Press Release
May 6, 2021

Opening statement
By Senator Pia S. Cayetano
Vice Chair, Committee on Health and Demography
Public hearing of the Senate Committee on Health and Demography

Good afternoon, everyone.

On behalf of the Chairperson of the Committee on Health and Demography, this hearing is now called to order. I welcome everyone. This is a joint committee hearing with the Committee on Finance.

Just for the record, the Chairperson of the Committee on Health, Sen. Bong Go, who is also present, has asked for my assistance to hear some of these measures in the Committee on Health. And we started with a set of hearings a few days ago. I'll update you because those hearings are also connected to these hearings.

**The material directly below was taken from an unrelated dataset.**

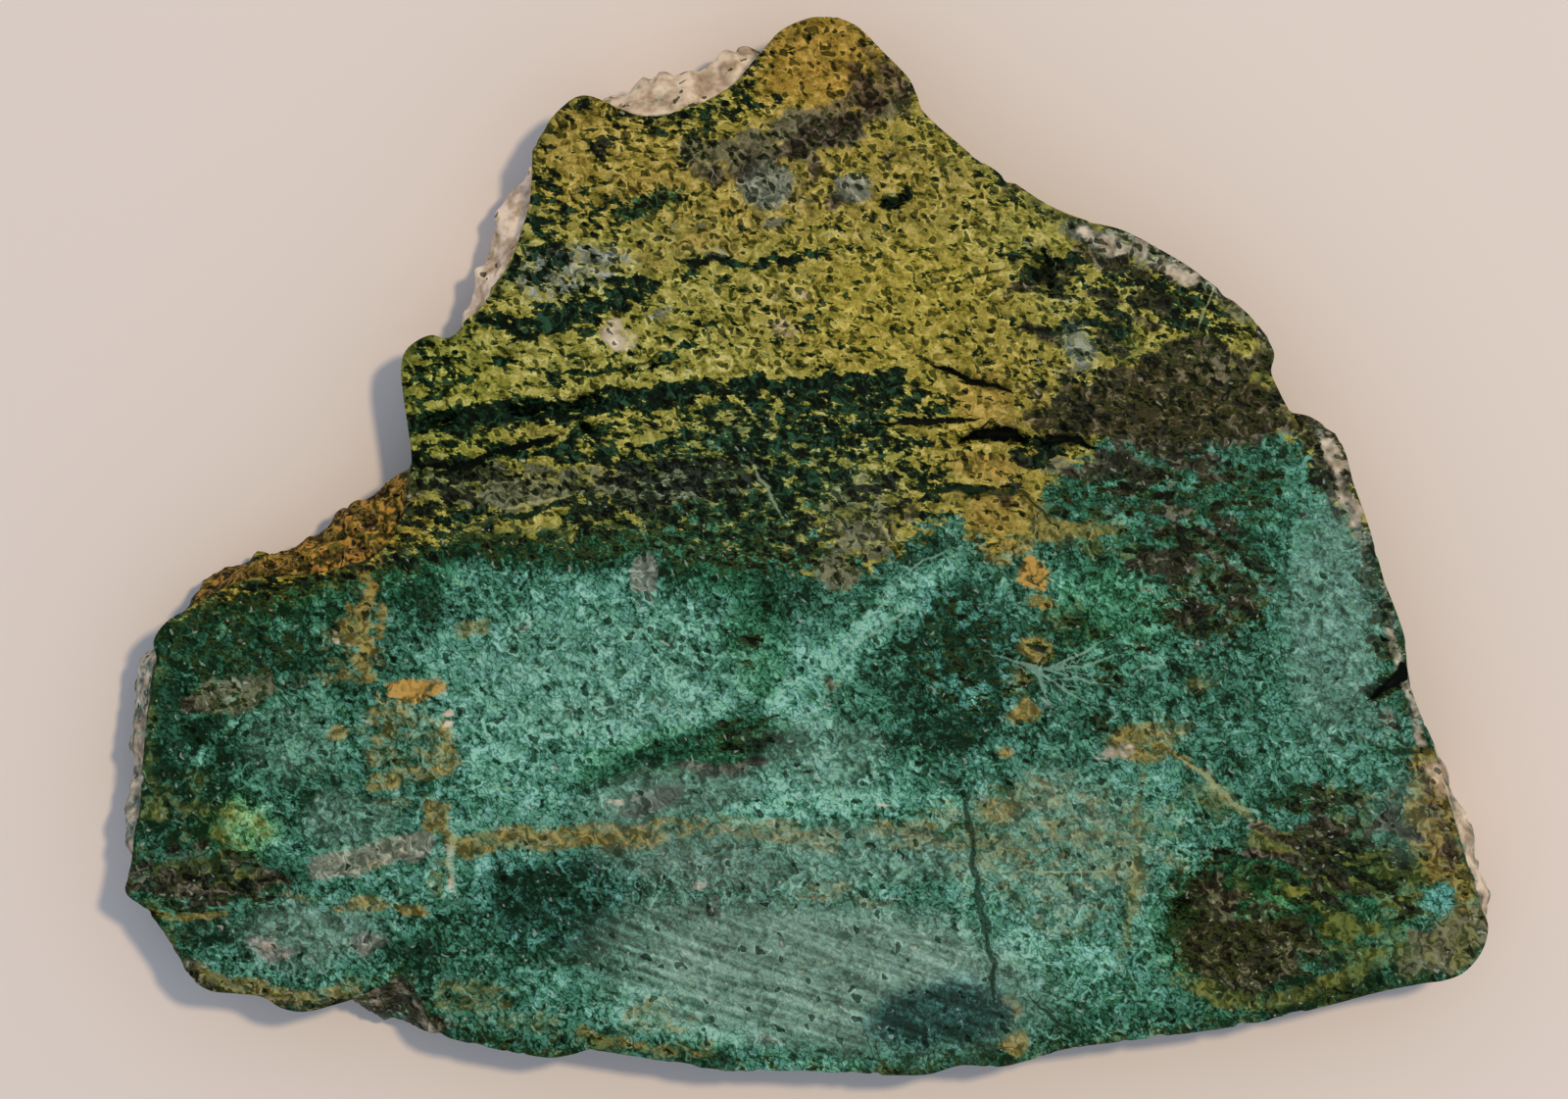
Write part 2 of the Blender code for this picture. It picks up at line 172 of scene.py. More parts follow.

Let me acknowledge the presence of the three senators, Sen. Go, Sen. Marcos, and Sen. Hontiveros. And let me explain the flow of these hearings today. So there are 9 bills categorized into 3 different topics. They are the bills on the: (1) National Security Act and related thereto; (2) bills on the Medical Reserve Corps, and then the (3) bills on the creation of a Center for Disease Control.

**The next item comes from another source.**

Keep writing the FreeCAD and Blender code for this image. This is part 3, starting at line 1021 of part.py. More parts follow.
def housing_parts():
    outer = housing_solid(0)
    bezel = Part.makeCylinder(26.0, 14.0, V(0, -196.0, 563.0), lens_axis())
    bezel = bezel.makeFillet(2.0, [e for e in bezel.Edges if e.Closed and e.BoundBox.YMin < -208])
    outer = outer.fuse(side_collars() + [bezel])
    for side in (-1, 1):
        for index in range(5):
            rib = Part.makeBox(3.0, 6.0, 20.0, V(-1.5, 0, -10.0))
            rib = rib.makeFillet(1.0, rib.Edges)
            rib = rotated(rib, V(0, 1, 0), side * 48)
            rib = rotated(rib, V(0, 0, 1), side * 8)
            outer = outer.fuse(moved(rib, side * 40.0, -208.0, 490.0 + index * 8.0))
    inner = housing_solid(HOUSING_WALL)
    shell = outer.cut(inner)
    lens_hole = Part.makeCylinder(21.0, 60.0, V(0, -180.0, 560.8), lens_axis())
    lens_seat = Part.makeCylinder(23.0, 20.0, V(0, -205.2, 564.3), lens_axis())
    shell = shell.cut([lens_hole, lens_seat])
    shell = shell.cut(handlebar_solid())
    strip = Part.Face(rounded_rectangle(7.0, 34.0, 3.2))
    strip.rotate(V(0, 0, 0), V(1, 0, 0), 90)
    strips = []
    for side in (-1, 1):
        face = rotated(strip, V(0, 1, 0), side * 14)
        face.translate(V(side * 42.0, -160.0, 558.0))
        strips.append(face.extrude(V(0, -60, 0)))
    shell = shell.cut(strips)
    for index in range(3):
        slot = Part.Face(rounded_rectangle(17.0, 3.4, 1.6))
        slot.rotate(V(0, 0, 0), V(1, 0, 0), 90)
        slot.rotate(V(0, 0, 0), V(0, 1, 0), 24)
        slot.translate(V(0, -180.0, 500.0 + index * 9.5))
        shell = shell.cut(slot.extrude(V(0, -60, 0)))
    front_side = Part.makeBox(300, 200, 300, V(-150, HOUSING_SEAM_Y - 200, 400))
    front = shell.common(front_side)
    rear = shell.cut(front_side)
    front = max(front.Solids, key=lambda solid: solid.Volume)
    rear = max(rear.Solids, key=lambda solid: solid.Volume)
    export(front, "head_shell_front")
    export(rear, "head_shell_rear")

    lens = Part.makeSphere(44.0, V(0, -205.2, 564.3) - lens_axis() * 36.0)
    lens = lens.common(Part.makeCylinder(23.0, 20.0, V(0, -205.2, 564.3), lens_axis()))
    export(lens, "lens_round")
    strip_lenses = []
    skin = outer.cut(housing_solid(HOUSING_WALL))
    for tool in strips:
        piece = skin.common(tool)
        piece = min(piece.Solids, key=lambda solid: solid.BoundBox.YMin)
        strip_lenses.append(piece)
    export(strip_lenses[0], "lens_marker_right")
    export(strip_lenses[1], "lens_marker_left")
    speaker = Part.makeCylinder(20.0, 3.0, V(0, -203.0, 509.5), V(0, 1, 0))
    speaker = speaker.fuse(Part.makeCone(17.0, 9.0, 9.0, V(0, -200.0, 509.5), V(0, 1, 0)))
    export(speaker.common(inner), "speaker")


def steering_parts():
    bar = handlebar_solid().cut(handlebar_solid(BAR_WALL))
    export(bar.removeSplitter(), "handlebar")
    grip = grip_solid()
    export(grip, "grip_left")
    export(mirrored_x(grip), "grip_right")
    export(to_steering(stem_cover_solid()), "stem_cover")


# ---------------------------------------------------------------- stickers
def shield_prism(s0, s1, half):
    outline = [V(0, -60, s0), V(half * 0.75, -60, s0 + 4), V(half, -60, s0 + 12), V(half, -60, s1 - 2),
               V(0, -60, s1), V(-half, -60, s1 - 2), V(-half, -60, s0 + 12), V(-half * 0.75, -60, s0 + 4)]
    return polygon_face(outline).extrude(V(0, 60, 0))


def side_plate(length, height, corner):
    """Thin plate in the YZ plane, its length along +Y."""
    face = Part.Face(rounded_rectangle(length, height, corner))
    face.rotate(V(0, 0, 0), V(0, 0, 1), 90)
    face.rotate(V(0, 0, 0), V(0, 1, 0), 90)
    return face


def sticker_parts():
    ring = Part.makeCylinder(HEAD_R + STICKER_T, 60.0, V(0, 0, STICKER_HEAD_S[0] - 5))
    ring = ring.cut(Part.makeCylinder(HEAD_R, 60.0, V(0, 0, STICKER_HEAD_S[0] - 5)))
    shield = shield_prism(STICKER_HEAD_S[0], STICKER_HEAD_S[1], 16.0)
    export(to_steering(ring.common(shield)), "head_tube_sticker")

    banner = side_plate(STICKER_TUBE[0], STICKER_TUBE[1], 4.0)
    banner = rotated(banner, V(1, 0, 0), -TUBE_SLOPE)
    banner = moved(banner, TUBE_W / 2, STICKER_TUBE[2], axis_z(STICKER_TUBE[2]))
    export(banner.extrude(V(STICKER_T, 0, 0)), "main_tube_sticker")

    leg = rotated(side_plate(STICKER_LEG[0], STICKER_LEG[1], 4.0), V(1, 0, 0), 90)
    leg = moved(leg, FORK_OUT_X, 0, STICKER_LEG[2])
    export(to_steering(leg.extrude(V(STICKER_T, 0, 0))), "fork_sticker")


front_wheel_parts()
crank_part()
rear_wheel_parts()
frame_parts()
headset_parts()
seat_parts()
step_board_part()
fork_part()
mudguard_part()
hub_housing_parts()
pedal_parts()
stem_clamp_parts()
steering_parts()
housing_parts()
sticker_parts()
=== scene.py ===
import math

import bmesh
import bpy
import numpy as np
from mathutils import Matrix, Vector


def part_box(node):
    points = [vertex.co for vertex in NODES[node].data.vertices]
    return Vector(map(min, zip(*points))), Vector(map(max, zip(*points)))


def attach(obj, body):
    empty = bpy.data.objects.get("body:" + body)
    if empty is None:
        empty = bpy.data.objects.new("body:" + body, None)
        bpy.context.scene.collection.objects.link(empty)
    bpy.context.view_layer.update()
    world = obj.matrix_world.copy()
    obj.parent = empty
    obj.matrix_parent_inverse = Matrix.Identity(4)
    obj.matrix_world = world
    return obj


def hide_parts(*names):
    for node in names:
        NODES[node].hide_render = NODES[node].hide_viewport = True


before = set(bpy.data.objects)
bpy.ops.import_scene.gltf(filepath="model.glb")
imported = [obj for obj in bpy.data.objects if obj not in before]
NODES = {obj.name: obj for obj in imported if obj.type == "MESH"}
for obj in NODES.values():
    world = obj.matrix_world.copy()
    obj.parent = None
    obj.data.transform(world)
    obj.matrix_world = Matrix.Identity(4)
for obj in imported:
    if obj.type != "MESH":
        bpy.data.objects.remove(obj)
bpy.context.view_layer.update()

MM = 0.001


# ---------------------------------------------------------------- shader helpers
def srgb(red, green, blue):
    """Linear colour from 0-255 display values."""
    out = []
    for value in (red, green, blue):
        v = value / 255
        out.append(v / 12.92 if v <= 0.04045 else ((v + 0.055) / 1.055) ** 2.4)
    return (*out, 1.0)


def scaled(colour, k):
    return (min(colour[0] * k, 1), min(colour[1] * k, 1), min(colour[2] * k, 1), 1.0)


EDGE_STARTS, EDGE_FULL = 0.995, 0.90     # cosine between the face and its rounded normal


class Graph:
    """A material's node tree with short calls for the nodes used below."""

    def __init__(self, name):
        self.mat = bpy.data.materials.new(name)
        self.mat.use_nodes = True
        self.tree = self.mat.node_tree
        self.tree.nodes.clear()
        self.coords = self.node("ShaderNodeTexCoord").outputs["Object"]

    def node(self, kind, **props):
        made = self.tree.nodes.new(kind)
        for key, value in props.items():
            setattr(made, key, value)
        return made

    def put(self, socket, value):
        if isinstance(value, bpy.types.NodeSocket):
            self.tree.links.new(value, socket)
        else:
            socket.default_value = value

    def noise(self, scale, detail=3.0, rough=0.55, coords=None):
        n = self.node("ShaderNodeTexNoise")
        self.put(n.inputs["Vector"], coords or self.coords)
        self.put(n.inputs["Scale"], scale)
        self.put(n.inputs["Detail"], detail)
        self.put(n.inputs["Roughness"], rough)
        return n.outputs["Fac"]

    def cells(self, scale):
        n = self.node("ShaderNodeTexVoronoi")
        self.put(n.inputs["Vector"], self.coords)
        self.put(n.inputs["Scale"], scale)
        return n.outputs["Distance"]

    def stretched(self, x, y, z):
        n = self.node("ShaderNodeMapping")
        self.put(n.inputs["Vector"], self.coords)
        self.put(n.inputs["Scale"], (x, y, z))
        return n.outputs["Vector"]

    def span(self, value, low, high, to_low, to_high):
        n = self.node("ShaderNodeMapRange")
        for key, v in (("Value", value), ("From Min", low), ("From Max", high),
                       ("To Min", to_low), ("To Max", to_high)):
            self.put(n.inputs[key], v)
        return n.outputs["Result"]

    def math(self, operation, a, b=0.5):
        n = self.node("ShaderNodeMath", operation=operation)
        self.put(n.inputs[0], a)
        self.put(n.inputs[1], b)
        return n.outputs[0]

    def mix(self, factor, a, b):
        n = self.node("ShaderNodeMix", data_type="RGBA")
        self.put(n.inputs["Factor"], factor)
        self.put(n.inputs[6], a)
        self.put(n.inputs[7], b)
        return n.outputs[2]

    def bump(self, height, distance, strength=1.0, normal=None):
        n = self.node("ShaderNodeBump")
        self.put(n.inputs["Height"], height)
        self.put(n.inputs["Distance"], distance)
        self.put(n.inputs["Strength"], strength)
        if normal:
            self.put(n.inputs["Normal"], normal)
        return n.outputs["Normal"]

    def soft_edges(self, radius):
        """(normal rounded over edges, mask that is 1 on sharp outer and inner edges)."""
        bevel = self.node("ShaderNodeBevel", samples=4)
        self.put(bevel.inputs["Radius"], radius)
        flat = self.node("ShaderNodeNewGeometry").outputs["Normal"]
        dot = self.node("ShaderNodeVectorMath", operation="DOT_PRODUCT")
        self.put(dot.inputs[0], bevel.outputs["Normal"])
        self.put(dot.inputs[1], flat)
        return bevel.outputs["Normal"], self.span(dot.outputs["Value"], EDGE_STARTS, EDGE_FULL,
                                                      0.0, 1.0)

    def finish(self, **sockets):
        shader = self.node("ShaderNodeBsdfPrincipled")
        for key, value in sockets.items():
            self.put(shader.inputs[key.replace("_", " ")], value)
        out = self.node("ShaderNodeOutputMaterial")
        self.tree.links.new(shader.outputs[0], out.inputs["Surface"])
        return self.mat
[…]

So those are three separate topics but they all fall under the umbrella of national health security. And that is why I decided to hear them all together today. We will not go into the details of each one today, because it will take too much time to go through the details of each. But, what I really want to accomplish today is to see the importance of having a national health security plan, to be prepared, and what are the integral components, infrastructure or systems, that go into this.

Based on the bills filed, it would also be the creation of a CDC and a Medical Reserve Corps. That's why these are the bills that we're hearing today.

I also want to emphasize that the hearing I had earlier... we had hearings on health infrastructure. This included basic healthcare and also the importance of investing in what was already started a few decades ago, the specialty healthcare systems.

I am aware that there were previous discussions because there was already a hearing on health on the Medical Reserve Corps Act. I am aware that there were some reservations on this bill, specifically stating that we should instead emphasize our basic healthcare systems. I'd like to put on record that I am all for that. I am all for strengthening the basic healthcare system. There is nothing in these bills that justify in any way a neglect of a basic healthcare system.

So, I understand that given the limited resources, there would be a concern that every time we focus on something else, it will take away from these basic healthcare. And I understand that concern and it is a very valid concern. But that is why my request to Sec.Galvez in particular, and of course to DOH, represented by Usec. Vergeire, would be to tell us how our current systems work, such that do our institutions coordinate like clockwork? Such that if there is a pandemic, as we have experienced, ganun ba kadali mag-pull out ng staff, ng health personnel from one institution at ilipat sa kabila? Kasi from everything I've heard, that does not happen easily. And that is the concept of the medical reserves, na madali kang mag-pull out, madali kang mag-deploy, doon sa areas na kinakailangan ang health specialists mo. So without that, even if we strengthen the basic, it is not going to happen overnight na makakapag-pull out ka lang nang basta-basta.

So that is the underlying principle behind the medical reserves act, which I happen to be one of the authors and therefore I have a little bit of understanding of that bill.

On that note, before I proceed... I also want to emphasize that the reason this is very important to me is also because I currently chair the Senate Committee on Sustainable Development Goals, Innovation, and Futures Thinking. And as you know, SDG 3 is Good health. And futures thinking dictates that we plan. If we do not plan, we will not wake up one day and have a health system that is responsive to the possibilities of different health crises arising. We will not have it. It will not appear overnight.

So it is very important that these systems and facilities are in place. Obviously, we'd like to take off from the lessons we've learned over the year under the leadership of Sec. Galvez. The National Health Security Act somehow reflects what they are doing in IATF, which is making use of the whole of government approach, whole of society approach, so the input of Sec. Galvez will be very important here.

Futures thinking-wise, I'd like to point out that we act as if this caught us by surprise. Of course, infectious disease doctors, epidemiologists would tell us that, just like Bill Gates' talk in 2015, there was no surprise about it. The world was just unprepared for the outbreak... I've been following Bill Gates as a futures thinker. So that is really a philosophy that I'd like to embed in our planning.